- _WRITTEN INSTRUCTION_
Quote the listing below word for word, stopping after the line that contains "self.tree = tree".

- _RECORD EXTRACTS_
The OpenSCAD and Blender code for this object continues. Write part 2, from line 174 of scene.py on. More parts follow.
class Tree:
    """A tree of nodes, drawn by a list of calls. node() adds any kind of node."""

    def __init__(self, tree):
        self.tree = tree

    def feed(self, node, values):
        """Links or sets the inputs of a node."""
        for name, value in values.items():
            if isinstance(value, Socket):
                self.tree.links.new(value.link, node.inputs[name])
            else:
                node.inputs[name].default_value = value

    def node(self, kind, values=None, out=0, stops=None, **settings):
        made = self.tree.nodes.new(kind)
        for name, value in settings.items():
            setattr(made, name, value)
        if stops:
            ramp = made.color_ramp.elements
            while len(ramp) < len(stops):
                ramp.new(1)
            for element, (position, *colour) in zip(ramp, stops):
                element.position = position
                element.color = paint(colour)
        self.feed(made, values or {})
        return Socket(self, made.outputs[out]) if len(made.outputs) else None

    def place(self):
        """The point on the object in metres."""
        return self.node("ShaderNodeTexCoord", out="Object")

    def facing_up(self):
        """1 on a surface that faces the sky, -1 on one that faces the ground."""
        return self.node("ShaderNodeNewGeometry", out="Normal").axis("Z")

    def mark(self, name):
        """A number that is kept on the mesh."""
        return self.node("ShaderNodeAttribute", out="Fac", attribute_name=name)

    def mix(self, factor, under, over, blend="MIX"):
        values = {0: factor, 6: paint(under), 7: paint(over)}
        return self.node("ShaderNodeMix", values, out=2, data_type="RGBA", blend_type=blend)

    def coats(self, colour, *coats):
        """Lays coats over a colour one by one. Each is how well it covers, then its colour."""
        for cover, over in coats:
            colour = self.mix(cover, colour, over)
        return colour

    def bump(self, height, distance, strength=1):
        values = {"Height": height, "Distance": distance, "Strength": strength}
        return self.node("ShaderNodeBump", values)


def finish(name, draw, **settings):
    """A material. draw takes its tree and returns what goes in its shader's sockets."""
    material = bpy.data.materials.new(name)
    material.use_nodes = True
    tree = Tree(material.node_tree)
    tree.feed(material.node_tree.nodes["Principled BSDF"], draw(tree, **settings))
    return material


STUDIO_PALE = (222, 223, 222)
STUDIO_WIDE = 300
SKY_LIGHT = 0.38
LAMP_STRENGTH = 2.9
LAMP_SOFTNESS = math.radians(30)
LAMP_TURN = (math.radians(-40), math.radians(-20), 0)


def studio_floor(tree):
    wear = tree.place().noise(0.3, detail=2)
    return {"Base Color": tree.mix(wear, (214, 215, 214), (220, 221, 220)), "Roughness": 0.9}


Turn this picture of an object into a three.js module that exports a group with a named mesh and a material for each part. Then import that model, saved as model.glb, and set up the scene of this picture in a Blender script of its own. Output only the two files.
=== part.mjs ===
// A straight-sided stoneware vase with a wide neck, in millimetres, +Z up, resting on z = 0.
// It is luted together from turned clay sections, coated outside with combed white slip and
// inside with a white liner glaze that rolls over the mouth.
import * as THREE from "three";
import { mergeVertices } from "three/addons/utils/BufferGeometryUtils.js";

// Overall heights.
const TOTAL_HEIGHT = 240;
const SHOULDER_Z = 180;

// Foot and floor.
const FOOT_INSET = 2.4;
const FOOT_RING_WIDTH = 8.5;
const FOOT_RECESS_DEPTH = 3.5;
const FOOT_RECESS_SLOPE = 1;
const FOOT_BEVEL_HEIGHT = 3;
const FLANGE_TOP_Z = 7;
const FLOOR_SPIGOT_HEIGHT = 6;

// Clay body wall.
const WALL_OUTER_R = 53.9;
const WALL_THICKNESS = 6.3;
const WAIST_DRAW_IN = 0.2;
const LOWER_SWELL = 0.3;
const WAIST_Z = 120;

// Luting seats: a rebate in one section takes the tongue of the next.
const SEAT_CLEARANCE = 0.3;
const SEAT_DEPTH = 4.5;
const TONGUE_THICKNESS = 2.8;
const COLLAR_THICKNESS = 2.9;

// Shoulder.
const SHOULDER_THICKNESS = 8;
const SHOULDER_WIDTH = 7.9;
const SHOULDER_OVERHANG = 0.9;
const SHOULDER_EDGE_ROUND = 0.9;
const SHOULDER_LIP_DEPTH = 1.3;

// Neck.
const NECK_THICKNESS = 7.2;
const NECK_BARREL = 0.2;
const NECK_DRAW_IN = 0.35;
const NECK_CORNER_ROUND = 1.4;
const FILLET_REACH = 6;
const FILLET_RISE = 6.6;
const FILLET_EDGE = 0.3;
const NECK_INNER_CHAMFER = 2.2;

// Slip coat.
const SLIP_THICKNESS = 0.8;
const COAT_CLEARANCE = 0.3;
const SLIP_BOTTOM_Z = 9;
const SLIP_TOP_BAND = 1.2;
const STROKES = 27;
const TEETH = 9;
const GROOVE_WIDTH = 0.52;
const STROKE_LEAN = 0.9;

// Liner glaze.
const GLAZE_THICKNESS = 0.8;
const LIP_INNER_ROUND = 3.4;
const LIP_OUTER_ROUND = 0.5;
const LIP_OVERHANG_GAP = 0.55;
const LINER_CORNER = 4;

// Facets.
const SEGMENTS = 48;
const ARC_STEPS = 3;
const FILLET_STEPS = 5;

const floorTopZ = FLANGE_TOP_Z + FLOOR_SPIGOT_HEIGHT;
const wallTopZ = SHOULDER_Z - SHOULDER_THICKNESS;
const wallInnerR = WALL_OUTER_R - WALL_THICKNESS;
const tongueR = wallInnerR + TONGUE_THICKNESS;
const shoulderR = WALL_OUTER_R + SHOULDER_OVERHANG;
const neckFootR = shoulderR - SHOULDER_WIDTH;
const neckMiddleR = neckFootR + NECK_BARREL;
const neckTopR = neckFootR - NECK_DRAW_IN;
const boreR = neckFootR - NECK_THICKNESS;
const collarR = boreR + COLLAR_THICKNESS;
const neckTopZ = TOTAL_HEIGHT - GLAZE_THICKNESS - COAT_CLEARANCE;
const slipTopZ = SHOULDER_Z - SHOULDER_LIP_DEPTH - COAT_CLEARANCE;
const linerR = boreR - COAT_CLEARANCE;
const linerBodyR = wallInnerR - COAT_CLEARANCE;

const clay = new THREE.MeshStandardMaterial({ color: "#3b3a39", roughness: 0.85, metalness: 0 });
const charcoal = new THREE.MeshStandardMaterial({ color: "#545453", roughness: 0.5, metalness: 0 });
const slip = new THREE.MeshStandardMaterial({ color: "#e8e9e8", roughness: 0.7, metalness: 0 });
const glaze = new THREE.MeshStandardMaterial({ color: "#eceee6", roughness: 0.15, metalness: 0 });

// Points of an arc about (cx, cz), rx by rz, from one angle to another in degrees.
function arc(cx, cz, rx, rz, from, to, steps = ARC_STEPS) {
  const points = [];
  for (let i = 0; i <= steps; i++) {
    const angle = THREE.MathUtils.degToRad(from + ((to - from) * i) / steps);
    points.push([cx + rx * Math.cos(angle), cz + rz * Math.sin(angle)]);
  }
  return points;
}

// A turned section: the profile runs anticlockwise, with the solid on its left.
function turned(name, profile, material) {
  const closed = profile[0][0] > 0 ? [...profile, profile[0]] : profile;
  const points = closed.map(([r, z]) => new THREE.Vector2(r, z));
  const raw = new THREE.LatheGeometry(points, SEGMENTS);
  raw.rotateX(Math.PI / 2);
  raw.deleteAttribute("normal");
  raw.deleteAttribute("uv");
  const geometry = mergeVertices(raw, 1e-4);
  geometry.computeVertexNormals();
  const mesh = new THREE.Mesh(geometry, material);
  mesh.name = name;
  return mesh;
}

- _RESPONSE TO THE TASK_
The OpenSCAD and Blender code for this object continues. Write part 2, from line 174 of scene.py on. More parts follow.
class Tree:
    """A tree of nodes, drawn by a list of calls. node() adds any kind of node."""

    def __init__(self, tree):
        self.tree = tree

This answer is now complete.